Repeat all of the data precisely.
◇ ◇ ◇ ◇ ◇
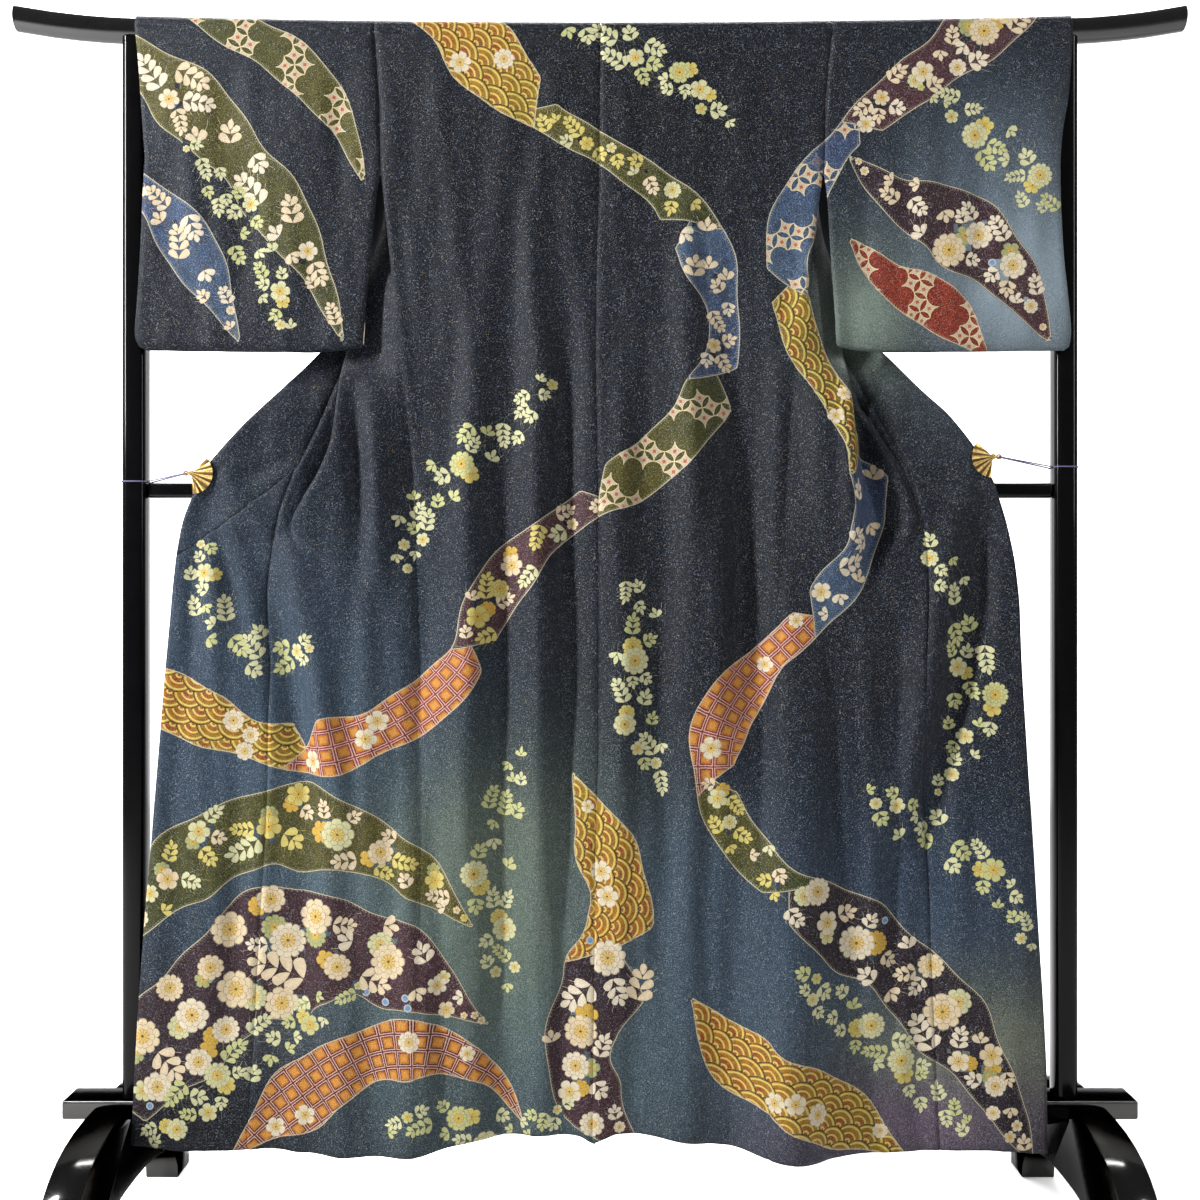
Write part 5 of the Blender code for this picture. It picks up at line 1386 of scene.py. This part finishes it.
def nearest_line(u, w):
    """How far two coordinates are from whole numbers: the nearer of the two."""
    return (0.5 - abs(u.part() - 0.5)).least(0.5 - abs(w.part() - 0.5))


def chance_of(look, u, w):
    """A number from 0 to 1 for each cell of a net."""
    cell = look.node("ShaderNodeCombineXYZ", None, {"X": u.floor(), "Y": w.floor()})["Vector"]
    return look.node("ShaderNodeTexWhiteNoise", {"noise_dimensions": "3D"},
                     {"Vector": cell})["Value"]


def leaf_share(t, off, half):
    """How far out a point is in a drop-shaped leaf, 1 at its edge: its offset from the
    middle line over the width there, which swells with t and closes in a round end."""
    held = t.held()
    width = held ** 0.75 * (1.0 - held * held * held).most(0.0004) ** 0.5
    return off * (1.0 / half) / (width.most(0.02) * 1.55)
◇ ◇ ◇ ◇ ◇
→ **Result below**
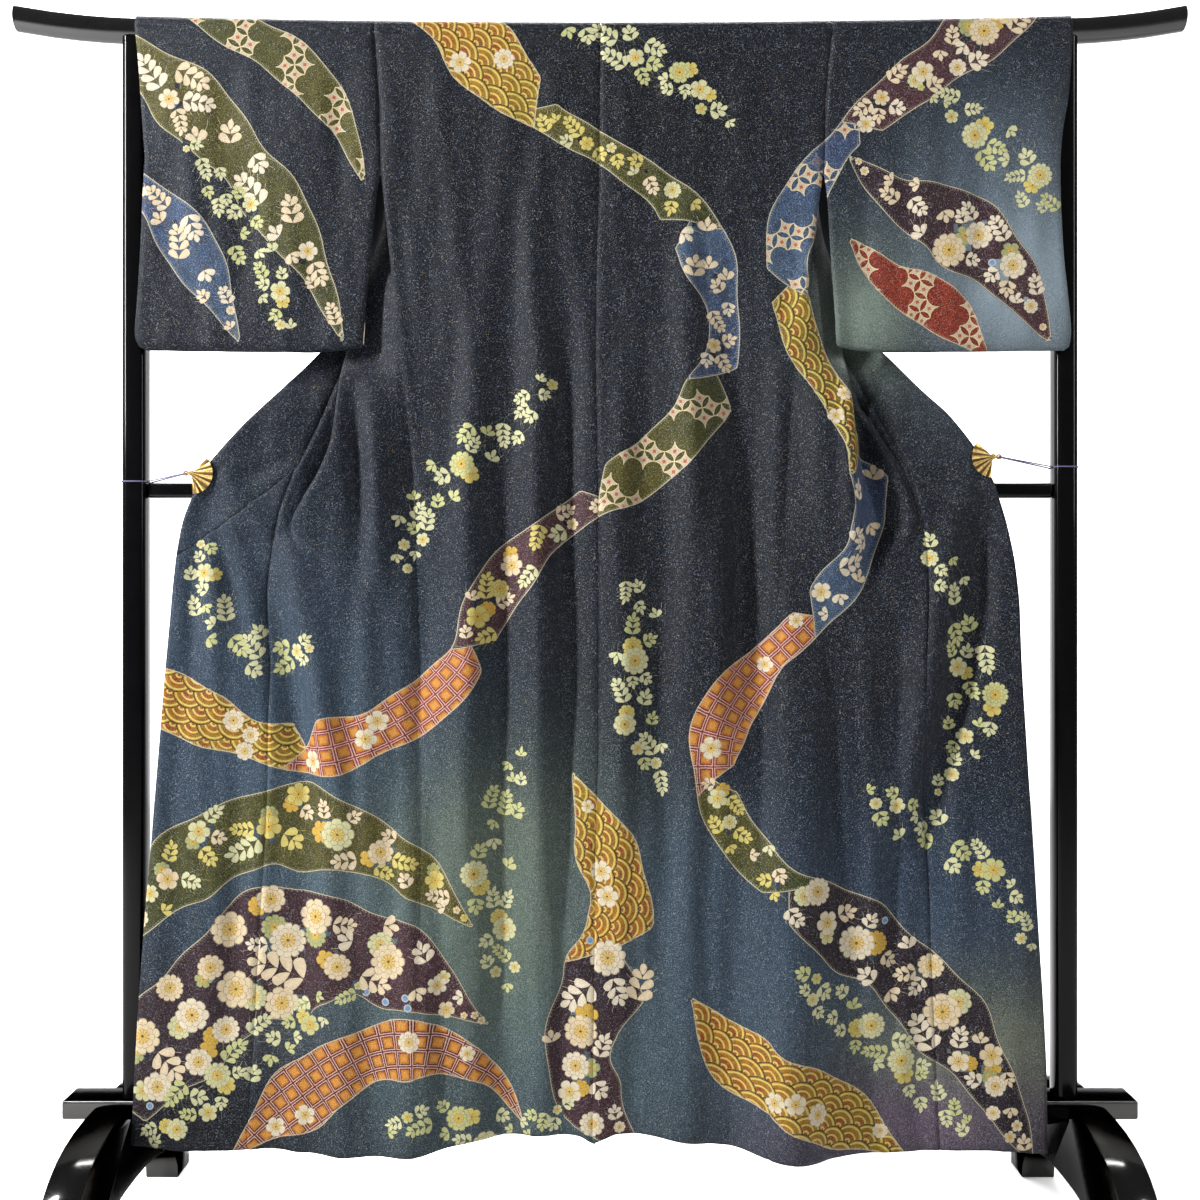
Write part 5 of the Blender code for this picture. It picks up at line 1386 of scene.py. This part finishes it.
def nearest_line(u, w):
    """How far two coordinates are from whole numbers: the nearer of the two."""
    return (0.5 - abs(u.part() - 0.5)).least(0.5 - abs(w.part() - 0.5))


def chance_of(look, u, w):
    """A number from 0 to 1 for each cell of a net."""
    cell = look.node("ShaderNodeCombineXYZ", None, {"X": u.floor(), "Y": w.floor()})["Vector"]
    return look.node("ShaderNodeTexWhiteNoise", {"noise_dimensions": "3D"},
                     {"Vector": cell})["Value"]


def leaf_share(t, off, half):
    """How far out a point is in a drop-shaped leaf, 1 at its edge: its offset from the
    middle line over the width there, which swells with t and closes in a round end."""
    held = t.held()
    width = held ** 0.75 * (1.0 - held * held * held).most(0.0004) ** 0.5
    return off * (1.0 / half) / (width.most(0.02) * 1.55)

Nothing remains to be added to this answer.